Recorded data –

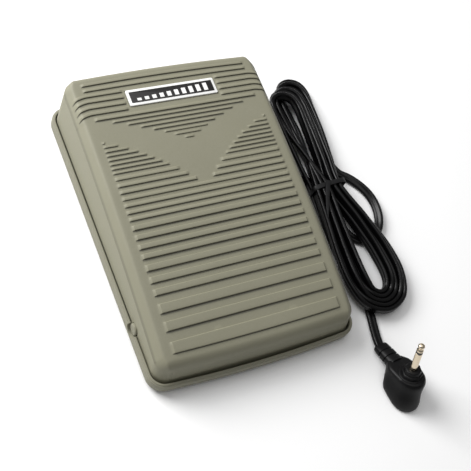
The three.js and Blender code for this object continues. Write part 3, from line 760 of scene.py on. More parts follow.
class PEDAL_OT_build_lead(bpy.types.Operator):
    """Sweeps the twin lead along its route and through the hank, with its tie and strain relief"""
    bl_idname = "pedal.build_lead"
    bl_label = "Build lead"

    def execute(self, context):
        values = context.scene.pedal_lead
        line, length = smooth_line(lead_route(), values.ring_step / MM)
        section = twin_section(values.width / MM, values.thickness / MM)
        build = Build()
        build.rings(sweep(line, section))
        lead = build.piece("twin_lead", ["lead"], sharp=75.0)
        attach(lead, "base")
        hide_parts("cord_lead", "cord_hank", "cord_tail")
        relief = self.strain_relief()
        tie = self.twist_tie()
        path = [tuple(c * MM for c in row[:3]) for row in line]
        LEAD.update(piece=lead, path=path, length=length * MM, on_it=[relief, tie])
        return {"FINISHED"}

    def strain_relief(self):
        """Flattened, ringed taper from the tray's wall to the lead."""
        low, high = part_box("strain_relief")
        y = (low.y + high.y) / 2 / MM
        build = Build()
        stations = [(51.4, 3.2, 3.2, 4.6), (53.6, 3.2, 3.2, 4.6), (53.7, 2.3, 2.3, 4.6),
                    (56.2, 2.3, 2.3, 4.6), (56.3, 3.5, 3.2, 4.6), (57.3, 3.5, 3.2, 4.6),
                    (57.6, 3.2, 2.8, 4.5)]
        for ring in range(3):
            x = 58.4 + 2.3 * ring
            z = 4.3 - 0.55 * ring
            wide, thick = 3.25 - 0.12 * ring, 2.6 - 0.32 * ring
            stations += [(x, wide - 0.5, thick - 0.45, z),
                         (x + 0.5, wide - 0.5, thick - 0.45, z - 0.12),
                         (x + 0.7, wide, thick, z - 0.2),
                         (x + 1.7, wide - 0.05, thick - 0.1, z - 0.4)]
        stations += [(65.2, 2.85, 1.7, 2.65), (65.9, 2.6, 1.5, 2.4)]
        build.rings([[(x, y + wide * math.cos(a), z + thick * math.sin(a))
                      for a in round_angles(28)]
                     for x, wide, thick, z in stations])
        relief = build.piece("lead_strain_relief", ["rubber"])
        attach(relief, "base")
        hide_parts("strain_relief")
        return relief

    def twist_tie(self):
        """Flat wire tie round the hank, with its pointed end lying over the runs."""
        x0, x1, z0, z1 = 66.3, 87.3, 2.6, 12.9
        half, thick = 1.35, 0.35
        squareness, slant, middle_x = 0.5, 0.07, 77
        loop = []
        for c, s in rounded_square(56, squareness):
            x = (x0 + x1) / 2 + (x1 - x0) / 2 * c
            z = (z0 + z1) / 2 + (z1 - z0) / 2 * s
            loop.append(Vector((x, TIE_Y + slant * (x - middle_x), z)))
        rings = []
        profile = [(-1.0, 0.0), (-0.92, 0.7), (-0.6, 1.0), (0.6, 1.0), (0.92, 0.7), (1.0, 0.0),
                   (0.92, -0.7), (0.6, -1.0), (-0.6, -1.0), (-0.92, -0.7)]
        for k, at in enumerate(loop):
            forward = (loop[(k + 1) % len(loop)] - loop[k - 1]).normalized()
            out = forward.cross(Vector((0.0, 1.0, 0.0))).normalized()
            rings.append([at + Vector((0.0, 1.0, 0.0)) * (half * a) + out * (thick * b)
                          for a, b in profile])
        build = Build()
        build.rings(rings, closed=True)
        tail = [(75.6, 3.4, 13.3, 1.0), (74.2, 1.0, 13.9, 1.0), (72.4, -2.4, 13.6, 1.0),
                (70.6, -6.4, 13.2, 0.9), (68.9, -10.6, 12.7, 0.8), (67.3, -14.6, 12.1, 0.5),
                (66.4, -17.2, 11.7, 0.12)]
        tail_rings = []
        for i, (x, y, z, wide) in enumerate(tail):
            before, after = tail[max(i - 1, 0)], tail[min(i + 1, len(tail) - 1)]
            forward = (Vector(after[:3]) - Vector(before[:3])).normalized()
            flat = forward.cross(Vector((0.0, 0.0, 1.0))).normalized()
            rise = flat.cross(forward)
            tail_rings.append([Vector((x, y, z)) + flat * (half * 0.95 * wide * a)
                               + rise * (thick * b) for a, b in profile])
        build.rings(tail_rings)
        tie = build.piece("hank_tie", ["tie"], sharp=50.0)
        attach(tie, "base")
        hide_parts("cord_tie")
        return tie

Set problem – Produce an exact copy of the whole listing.

Task response –
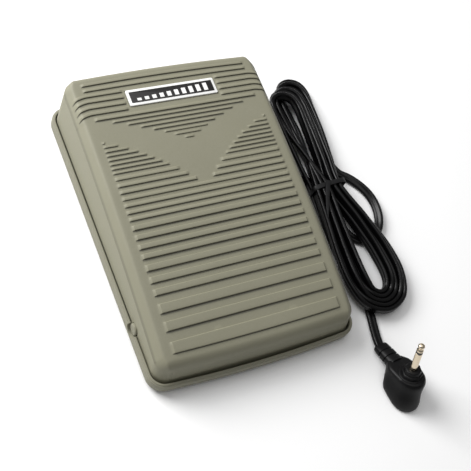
The three.js and Blender code for this object continues. Write part 3, from line 760 of scene.py on. More parts follow.
class PEDAL_OT_build_lead(bpy.types.Operator):
    """Sweeps the twin lead along its route and through the hank, with its tie and strain relief"""
    bl_idname = "pedal.build_lead"
    bl_label = "Build lead"

    def execute(self, context):
        values = context.scene.pedal_lead
        line, length = smooth_line(lead_route(), values.ring_step / MM)
        section = twin_section(values.width / MM, values.thickness / MM)
        build = Build()
        build.rings(sweep(line, section))
        lead = build.piece("twin_lead", ["lead"], sharp=75.0)
        attach(lead, "base")
        hide_parts("cord_lead", "cord_hank", "cord_tail")
        relief = self.strain_relief()
        tie = self.twist_tie()
        path = [tuple(c * MM for c in row[:3]) for row in line]
        LEAD.update(piece=lead, path=path, length=length * MM, on_it=[relief, tie])
        return {"FINISHED"}

    def strain_relief(self):
        """Flattened, ringed taper from the tray's wall to the lead."""
        low, high = part_box("strain_relief")
        y = (low.y + high.y) / 2 / MM
        build = Build()
        stations = [(51.4, 3.2, 3.2, 4.6), (53.6, 3.2, 3.2, 4.6), (53.7, 2.3, 2.3, 4.6),
                    (56.2, 2.3, 2.3, 4.6), (56.3, 3.5, 3.2, 4.6), (57.3, 3.5, 3.2, 4.6),
                    (57.6, 3.2, 2.8, 4.5)]
        for ring in range(3):
            x = 58.4 + 2.3 * ring
            z = 4.3 - 0.55 * ring
            wide, thick = 3.25 - 0.12 * ring, 2.6 - 0.32 * ring
            stations += [(x, wide - 0.5, thick - 0.45, z),
                         (x + 0.5, wide - 0.5, thick - 0.45, z - 0.12),
                         (x + 0.7, wide, thick, z - 0.2),
                         (x + 1.7, wide - 0.05, thick - 0.1, z - 0.4)]
        stations += [(65.2, 2.85, 1.7, 2.65), (65.9, 2.6, 1.5, 2.4)]
        build.rings([[(x, y + wide * math.cos(a), z + thick * math.sin(a))
                      for a in round_angles(28)]
                     for x, wide, thick, z in stations])
        relief = build.piece("lead_strain_relief", ["rubber"])
        attach(relief, "base")
        hide_parts("strain_relief")
        return relief

    def twist_tie(self):
        """Flat wire tie round the hank, with its pointed end lying over the runs."""
        x0, x1, z0, z1 = 66.3, 87.3, 2.6, 12.9
        half, thick = 1.35, 0.35
        squareness, slant, middle_x = 0.5, 0.07, 77
        loop = []
        for c, s in rounded_square(56, squareness):
            x = (x0 + x1) / 2 + (x1 - x0) / 2 * c
            z = (z0 + z1) / 2 + (z1 - z0) / 2 * s
            loop.append(Vector((x, TIE_Y + slant * (x - middle_x), z)))
        rings = []
        profile = [(-1.0, 0.0), (-0.92, 0.7), (-0.6, 1.0), (0.6, 1.0), (0.92, 0.7), (1.0, 0.0),
                   (0.92, -0.7), (0.6, -1.0), (-0.6, -1.0), (-0.92, -0.7)]
        for k, at in enumerate(loop):
            forward = (loop[(k + 1) % len(loop)] - loop[k - 1]).normalized()
            out = forward.cross(Vector((0.0, 1.0, 0.0))).normalized()
            rings.append([at + Vector((0.0, 1.0, 0.0)) * (half * a) + out * (thick * b)
                          for a, b in profile])
        build = Build()
        build.rings(rings, closed=True)
        tail = [(75.6, 3.4, 13.3, 1.0), (74.2, 1.0, 13.9, 1.0), (72.4, -2.4, 13.6, 1.0),
                (70.6, -6.4, 13.2, 0.9), (68.9, -10.6, 12.7, 0.8), (67.3, -14.6, 12.1, 0.5),
                (66.4, -17.2, 11.7, 0.12)]
        tail_rings = []
        for i, (x, y, z, wide) in enumerate(tail):
            before, after = tail[max(i - 1, 0)], tail[min(i + 1, len(tail) - 1)]
            forward = (Vector(after[:3]) - Vector(before[:3])).normalized()
            flat = forward.cross(Vector((0.0, 0.0, 1.0))).normalized()
            rise = flat.cross(forward)
            tail_rings.append([Vector((x, y, z)) + flat * (half * 0.95 * wide * a)
                               + rise * (thick * b) for a, b in profile])
        build.rings(tail_rings)
        tie = build.piece("hank_tie", ["tie"], sharp=50.0)
        attach(tie, "base")
        hide_parts("cord_tie")
        return tie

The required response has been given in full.